There’s been no moves to speak of since the Indians finalized their three-way deal with the Mariners and Rays, and followed that by dealing Yonder Alonso to the White Sox. For some offseasons, a flurry of trades like that could have represented the end of major transactions, but a cursory look at the Tribe’s projected roster will tell you that this winter is not “some offseason.”
Although the Indians have made several major moves, the only player they acquired that would be a good fit in a corner outfield slot is Jordan Luplow, who they received from the Pirates in the Erik Gonzalez deal. And if that happens, Luplow would be a major downgrade from Michael Brantley*, who signed last week with the Houston Astros. Jake Bauers theoretically could end up playing some outfield, but after trading both Edwin Encarnacion and Yonder Alonso, he projects to share 1B/DH with Carlos Santana. And that’s not even addressing the projection of Tyler Naquin as the team’s starting right fielder. As things stand now, the Indians would be getting a total of 1.0 win above replacement combined from their corner outfielders, which would certainly place them among the worst in baseball at those two spots. In other words, something has to happen.
Compounding the uncertainty on the current roster is all the rumors about Corey Kluber. Depending on which baseball reporter you follow on Twitter, Kluber is going to the Dodgers, the Reds, or even the Padres, and that’s not counting the teams that were reported to “have interest.” And there’s also the underlying questions about what the team’s payroll will end up being by the time the team takes the field in frigid Minneapolis in late March. My assumptions have been all along that the 2018 ending payroll would be a good approximation for the 2019 beginning payroll. For many reasons, the Indians front office isn’t going to give out specifics about what the actual budget is, foremost among them is to deny clarity to the team’s rivals. But for a casual fan’s perspective, that kind of uncertainty is going to make him hesitate before pulling the trigger on a ticket package, especially with the Kluber rumors swirling about.
In other professional sports (like the NBA), all the major moves could happen within the span of a week. But in baseball, those moves can be spaced out over three, even four months. The two biggest free agents of the winter, Bryce Harper and Manny Machado, still haven’t decided where they will sign, and because of that, many other teams and free agents are stuck in limbo. Once the two marquee free agents sign, the teams that lose out will immediately put their Plan Bs and Cs into action, which could include other free agents or trade targets.
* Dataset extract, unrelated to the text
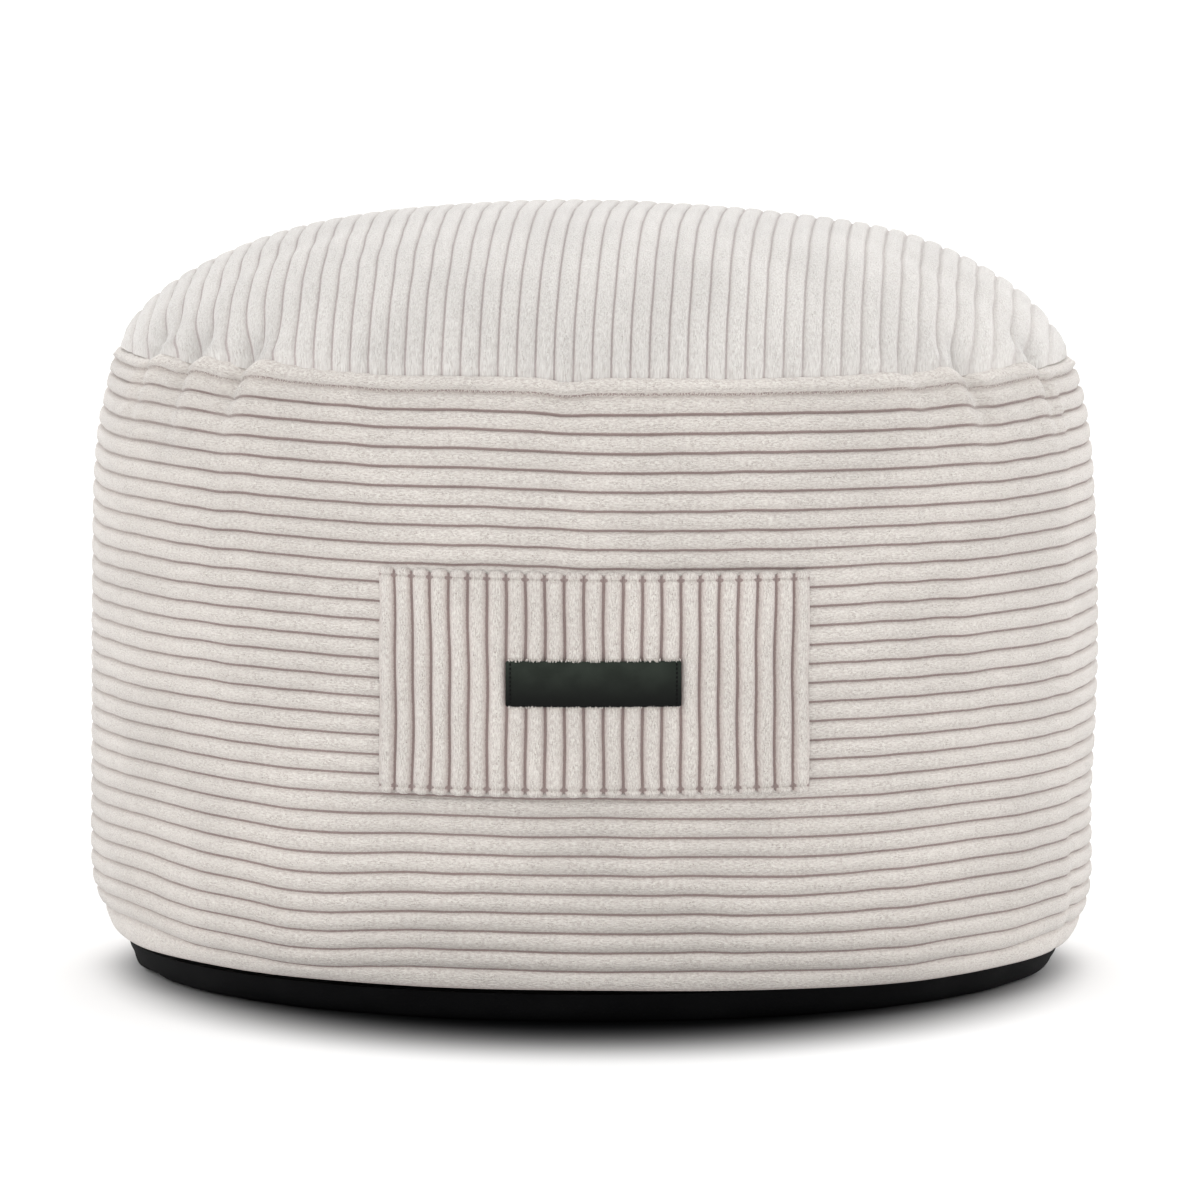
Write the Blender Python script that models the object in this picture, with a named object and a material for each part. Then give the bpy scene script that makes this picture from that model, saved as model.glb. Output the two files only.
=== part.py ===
"""Bean bag footstool: a low round drum of wide-wale corduroy with a crowned top,
a ribbed patch and a leather tag on its front, and a plain black base.

It is built from five sewn pieces: the top panel, whose wales run front to back;
the side band, whose wales run round the drum; the base panel; the patch, whose
wales stand upright; and the tag. The first three are filled, the others thin.
"""

import math

import bmesh
import bpy
from mathutils import Matrix, Vector

# Driving dimensions in metres. +Z is up, the patch faces -Y, and the origin is
# the centre of the flat base.
RADIUS = 0.252  # over the wales, where the drum is widest
SEAM_HEIGHT = 0.3075  # of the seam between side band and top panel
HEM_HEIGHT = 0.0150  # of the seam between side band and base panel
CROWN = 0.0740  # rise of the top panel above its seam
GAP = 0.0003  # between neighbouring pieces

# Corduroy
SIDE_WALES = 32
TOP_PITCH = 0.0091  # from one wale of the top panel to the next
GROOVE_DEPTH = 0.0018
SHOULDER = 0.25  # share of a wale from its groove to its full height
EDGE_WALE = 0.0080  # height of the side's first and last wale, which roll under

# Side band
SIDE_COLUMNS = 48
FRONT_CROWDING = 0.3  # how much closer the columns stand at the front
WAIST_HEIGHT = 0.150  # above this the side leans in towards the seam
LEAN_SOFT = 0.0040
LEAN_SHARP = 0.0080
FOOT_HEIGHT = 0.070  # below this the side draws in towards the hem
FOOT_DRAW = 0.0120
SEAM_TUCK = 0.0030  # how far the cloth pulls in at the seam with the top
HEM_TUCK = 0.0012
SWELL = 0.0010  # how far the filled drum is off round

# Top panel
TOP_RADIUS = 0.2370
TOP_TURN = math.radians(-2.6)  # its wales run a little off the front-to-back line
TOP_PHASE = 0.10  # share of a wale from the centre line to the nearest groove
CROWN_SQUARE = 2.8  # exponents of the crown's rounded outline
CROWN_EDGE = 1.55
TOP_ROWS = (0.0, 0.30, 0.56, 0.76, 0.89, 0.966, 1.0)  # from middle to rim

# Base panel
BASE_TOP_RADIUS = 0.2330
BASE_BULGE = 0.0010
BASE_FLAT_RADIUS = 0.2180
BASE_COLUMNS = 48
BASE_STEPS = 4

# Patch, sewn to the front of the side band
PATCH_BOTTOM = 0.1120
PATCH_TOP = 0.2200
PATCH_HALF_ANGLE = math.radians(24.2)
PATCH_WALES = 23
PATCH_CLOTH = 0.0030  # thickness over its wales
PATCH_PINCH = 0.0012  # how far the end stitches press the wales down
PATCH_STITCH = 0.0038  # from each end to its line of stitches
PATCH_KNOB = 0.0026  # from the stitches to the wale's full height

# Tag
TAG_WIDTH = 0.0838
TAG_HEIGHT = 0.0220
TAG_THICKNESS = 0.0018
TAG_MIDDLE = 0.1668  # height of its centre
TAG_CORNER = 0.0012
TAG_SEGMENTS = 12

# Puckers where the seam gathers the cloth, going round from the front:
# (angle in degrees, depth in metres)
PUCKERS = (
    (-155, 0.0030),
    (-124, 0.0036),
    (-97, 0.0028),
    (-63, 0.0034),
    (-54, 0.0042),
    (-44, 0.0040),
    (-1, 0.0014),
    (39, 0.0014),
    (48, 0.0042),
    (62, 0.0036),
    (92, 0.0030),
    (121, 0.0038),
    (150, 0.0028),
    (177, 0.0034),
)
PUCKER_WIDTH = math.radians(5.0)
PUCKER_LENGTH = 0.030  # how far a pucker runs down the side
PUCKER_REACH = 0.018  # and up the top panel
PUCKER_EASE = 0.5  # share of their depth in the top panel

# Finishes: linear colour and roughness
CORDUROY_SIDE = ((0.686, 0.640, 0.600), 0.95)
CORDUROY_TOP = ((0.770, 0.745, 0.720), 0.95)
BASE_CLOTH = ((0.010, 0.010, 0.011), 0.90)
LEATHER = ((0.022, 0.027, 0.022), 0.55)


def principled(name, finish):
    """A cloth or leather material with the given colour and roughness."""
    colour, roughness = finish
    material = bpy.data.materials.new(name)
    material.use_nodes = True
    shader = material.node_tree.nodes["Principled BSDF"]
    shader.inputs["Base Color"].default_value = (*colour, 1.0)
    shader.inputs["Roughness"].default_value = roughness
    shader.inputs["Metallic"].default_value = 0.0
    return material


def finished(name, mesh, material, collection):
    """Makes an object of a bmesh, with its faces out and its material on."""
    bmesh.ops.recalc_face_normals(mesh, faces=mesh.faces)
    data = bpy.data.meshes.new(name)
    mesh.to_mesh(data)
    mesh.free()
    data.materials.append(material)
    data.shade_smooth()
    data.set_sharp_from_angle(angle=math.radians(50))
    piece = bpy.data.objects.new(name, data)
    collection.objects.link(piece)
    return piece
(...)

That’s why I think the Indians haven’t made their final set of moves, as the Dodgers are one of the front runners to sign Bryce Harper. There’s probably a trade package for Kluber they’d be willing to offer if Harper signs, and a different package if Harper signs elsewhere. And until the Dodgers make their final offer, the Indians can’t finalize a deal, if there is a deal to finalize. And given that it’s extremely likely that a starting corner outfielder is going to come from any Kluber deal, they haven’t acquired in a separate deal. And you can keep the transaction dominoes falling until your head hurts.
Over the course of the summer, while following Hurricane Florence as it barreled towards the Carolinas, the phrase “cone of uncertainty” popped up multiple times. Its origin came from the National Hurricane Center’s forecast maps; they release them several times a day when there’s a chance that a tropical storm will make landfall:
The cone represented all the potential paths that the center of the storm could take over the following days, with it getting ever wider with time. The MLB offseason has its (much less serious) cone of uncertainty while its biggest signings have yet to be made, and the Indians, because of what they need to accomplish, are more subject to it this year than in the recent past.
*Given what Brantley signed for (2/$32M), I think the Indians whiffed here. Had they re-signed Brantley at that amount, they still would have had room to sign a couple relief pitchers, and probably kept Kluber as well. Of course, that assumes that both Brantley and the Indians wanted to strike a deal, but from the outside it looks like a gigantic missed opportunity.